Strong cybersecurity enables people to work confidently, share information safely and build trust with clients and partners.

Tool-enabled security delivers real business benefits:

  • Fewer disruptions caused by preventable incidents
  • Greater confidence for employees using digital systems
  • Stronger credibility with customers, auditors and suppliers

INTERPOL’s 2025 Africa Cyberthreat Assessment estimates that, as digital adoption has outpaced protection, cybercrime has cost the African continent around USD 3 billion between 2019 and 2025.

Moving from reactive firefighting to proactive protection changes the conversation. Security becomes part of how the business operates, not something applied after something goes wrong.

Endemik cybersecurity solutions help organisations make that shift. By pairing human awareness with practical, scalable cybersecurity tools, Endemik turns the human factor from a liability into a genuine strength.

Contact Endemik, your cybersecurity partner in Africa, to find out how we can turn your humans into guardians of your organisation’s cybersecurity using state-of-the-art IT and AI-powered employee cybersecurity tools.

FAQs

1. Why are employees such a common source of security risk?
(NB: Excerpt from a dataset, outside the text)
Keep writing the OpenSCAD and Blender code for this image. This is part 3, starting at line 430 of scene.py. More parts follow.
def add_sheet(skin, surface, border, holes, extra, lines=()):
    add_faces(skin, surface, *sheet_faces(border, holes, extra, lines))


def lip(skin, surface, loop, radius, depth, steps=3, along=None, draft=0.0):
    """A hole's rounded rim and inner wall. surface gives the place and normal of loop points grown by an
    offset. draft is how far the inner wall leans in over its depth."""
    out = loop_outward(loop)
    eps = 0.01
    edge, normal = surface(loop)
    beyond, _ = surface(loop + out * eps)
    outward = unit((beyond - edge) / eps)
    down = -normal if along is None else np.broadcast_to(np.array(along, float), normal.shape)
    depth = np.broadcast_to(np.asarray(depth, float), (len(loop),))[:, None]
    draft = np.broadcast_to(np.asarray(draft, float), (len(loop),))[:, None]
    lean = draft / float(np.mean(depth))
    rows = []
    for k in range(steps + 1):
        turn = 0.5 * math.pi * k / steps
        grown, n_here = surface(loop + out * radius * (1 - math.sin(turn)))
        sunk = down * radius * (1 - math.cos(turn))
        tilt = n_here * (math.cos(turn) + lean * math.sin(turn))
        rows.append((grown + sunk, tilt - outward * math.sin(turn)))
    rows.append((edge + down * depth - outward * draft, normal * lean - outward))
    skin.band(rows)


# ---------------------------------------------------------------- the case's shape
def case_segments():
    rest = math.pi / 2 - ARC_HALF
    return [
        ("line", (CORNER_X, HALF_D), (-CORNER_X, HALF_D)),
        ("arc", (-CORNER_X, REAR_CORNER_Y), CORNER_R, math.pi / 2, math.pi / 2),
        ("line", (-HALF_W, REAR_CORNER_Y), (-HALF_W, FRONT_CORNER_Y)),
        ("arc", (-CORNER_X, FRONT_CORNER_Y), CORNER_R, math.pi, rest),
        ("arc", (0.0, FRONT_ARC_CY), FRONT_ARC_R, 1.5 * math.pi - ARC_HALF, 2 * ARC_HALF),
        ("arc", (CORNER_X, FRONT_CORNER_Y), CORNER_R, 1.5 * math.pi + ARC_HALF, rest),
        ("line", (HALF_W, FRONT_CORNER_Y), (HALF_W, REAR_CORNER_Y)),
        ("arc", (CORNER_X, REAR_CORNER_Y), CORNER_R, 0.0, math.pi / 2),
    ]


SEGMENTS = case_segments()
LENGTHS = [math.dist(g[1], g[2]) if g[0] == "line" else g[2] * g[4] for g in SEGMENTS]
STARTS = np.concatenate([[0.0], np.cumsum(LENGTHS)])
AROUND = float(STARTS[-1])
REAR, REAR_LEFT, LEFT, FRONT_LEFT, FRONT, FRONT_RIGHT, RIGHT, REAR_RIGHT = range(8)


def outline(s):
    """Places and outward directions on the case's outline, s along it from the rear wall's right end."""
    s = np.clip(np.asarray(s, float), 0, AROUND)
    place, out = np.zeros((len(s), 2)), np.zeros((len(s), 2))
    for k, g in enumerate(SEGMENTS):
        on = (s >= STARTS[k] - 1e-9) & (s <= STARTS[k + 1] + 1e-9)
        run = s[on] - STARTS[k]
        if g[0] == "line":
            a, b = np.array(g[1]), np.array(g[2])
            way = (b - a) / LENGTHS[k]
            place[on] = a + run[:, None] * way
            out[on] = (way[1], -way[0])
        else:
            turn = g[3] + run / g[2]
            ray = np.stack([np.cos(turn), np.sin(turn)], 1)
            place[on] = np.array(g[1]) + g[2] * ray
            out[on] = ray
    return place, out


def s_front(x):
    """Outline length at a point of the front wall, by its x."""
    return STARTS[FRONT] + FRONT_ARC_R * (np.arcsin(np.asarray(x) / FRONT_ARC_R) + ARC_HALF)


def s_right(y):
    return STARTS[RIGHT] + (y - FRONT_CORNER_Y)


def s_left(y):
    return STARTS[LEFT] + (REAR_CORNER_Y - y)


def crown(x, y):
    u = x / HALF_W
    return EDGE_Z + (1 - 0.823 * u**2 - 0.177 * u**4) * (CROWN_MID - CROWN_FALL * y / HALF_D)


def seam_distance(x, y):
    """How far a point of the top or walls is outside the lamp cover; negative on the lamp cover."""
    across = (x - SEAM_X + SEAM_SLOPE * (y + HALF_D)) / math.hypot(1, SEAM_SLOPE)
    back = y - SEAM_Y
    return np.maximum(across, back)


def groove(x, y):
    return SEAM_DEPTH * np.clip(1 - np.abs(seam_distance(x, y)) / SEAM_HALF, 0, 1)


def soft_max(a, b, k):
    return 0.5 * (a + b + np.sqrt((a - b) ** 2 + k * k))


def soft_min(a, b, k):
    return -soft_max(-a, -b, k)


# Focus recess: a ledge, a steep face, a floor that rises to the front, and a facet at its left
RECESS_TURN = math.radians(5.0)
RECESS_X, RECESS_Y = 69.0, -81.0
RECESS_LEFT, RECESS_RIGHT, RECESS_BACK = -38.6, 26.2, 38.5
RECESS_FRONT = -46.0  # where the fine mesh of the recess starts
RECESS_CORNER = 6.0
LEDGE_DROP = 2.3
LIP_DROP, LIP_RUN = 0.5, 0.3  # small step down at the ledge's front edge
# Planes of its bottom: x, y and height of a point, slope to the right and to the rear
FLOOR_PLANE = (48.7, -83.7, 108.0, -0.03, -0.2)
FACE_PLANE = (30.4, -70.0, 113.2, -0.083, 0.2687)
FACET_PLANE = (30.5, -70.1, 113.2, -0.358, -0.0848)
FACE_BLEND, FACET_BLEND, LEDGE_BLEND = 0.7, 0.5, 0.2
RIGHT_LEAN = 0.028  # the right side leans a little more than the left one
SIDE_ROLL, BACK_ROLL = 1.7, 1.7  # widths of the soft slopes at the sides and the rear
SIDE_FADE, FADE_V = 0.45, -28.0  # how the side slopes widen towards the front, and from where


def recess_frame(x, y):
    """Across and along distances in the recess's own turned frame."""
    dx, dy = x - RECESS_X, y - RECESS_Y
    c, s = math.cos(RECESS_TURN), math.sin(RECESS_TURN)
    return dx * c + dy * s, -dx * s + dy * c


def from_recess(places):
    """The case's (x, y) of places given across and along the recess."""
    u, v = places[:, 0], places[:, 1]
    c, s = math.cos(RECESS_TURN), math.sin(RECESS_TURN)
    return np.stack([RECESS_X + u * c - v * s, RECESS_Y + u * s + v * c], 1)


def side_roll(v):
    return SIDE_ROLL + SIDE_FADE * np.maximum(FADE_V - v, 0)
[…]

Most cyber attacks are designed to exploit everyday behaviour, like clicking links or reusing passwords, rather than malicious intent. Attackers target people because they know humans work under pressure and trust systems to work as expected.
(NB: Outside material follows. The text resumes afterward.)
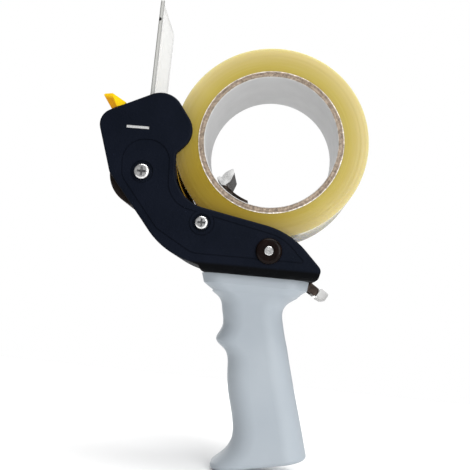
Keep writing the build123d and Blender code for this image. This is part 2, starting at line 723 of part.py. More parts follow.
with BuildPart() as thumb_bar:
    with BuildSketch(side(THUMB_HALF)):
        add(outline_face([
            (*along_tail(TAIL_REACH - 0.4, 3.6), 0.8), (*along_tail(TAIL_REACH + 5.2, 3.2), 1.2),
            (*along_tail(TAIL_REACH + 5.6, -2.0), 1.6), (*along_tail(TAIL_REACH + 1.0, -2.6), 1.0),
            (*along_tail(TAIL_REACH, -1.5), 0.6),
        ]))
    extrude(amount=2 * THUMB_HALF)
thumb_bar.part.label = "thumb_bar"
export_step(thumb_bar.part, "parts/thumb_bar.step")

with BuildPart() as lever_spring:
    coil(PIVOT_X, PIVOT_Z, LEVER_SPRING_R, LEVER_WIRE, LEVER_SPRING_Y, 6)
    with BuildSketch(Plane.XY.offset(BASE_Z + BASE_WALL)):
        with Locations((PIVOT_X - LEVER_SPRING_R, LEVER_SPRING_Y)):
            Circle(LEVER_WIRE - 0.05)
    extrude(amount=PIVOT_Z - BASE_Z - BASE_WALL)
lever_spring.part.label = "lever_spring"
export_step(lever_spring.part, "parts/lever_spring.step")

# ---- Roll of tape ----

with BuildPart() as tape_core:
    tube(ROLL_X, ROLL_Z, CORE_R, CORE_BORE_R, ROLL_Y0, ROLL_Y1)
tape_core.part.label = "tape_core"
export_step(tape_core.part, "parts/tape_core.step")

with BuildPart() as tape_windings:
    tube(ROLL_X, ROLL_Z, TAPE_R, CORE_R, ROLL_Y0, ROLL_Y1)
tape_windings.part.label = "tape_windings"
export_step(tape_windings.part, "parts/tape_windings.step")
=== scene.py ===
import math
import random

import bmesh
import bpy
from mathutils import Matrix, Vector


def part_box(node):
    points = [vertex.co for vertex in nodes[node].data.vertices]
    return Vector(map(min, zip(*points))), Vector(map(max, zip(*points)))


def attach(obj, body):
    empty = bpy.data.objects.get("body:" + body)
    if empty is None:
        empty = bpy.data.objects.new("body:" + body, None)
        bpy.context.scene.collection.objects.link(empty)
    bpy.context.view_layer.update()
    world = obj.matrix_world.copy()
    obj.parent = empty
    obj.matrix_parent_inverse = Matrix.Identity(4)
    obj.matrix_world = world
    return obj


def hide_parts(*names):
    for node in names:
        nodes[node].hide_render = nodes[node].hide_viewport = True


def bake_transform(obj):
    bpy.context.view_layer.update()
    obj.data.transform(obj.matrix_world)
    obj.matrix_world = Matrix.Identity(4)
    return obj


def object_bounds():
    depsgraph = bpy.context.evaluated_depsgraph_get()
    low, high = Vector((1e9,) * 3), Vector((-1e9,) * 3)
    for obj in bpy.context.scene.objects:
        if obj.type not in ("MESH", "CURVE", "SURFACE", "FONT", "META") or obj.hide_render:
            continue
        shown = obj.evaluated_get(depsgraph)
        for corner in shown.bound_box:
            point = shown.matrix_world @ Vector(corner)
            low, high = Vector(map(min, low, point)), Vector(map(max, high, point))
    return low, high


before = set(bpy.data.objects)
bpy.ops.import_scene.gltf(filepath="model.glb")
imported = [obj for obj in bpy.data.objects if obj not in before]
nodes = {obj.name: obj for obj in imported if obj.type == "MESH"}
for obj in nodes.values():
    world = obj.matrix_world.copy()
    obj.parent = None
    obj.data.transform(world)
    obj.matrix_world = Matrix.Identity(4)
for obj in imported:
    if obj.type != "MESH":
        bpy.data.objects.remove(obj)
cad_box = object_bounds()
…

2. Is security awareness training still important?

Yes, but training alone cannot keep up with modern threats. It works best when supported by tools that reduce risk even when people make honest mistakes.

3. What tools are most effective at reducing human error?

Tools like identity and access management, email security, multi-factor authentication and centralised monitoring. They protect the business in the background without relying on perfect behaviour.

4. How does Endemik help businesses manage human-related risk?

Endemik pairs employee awareness with practical cybersecurity solutions that fit how organisations actually operate. The focus is on reducing risk without adding complexity or slowing people down.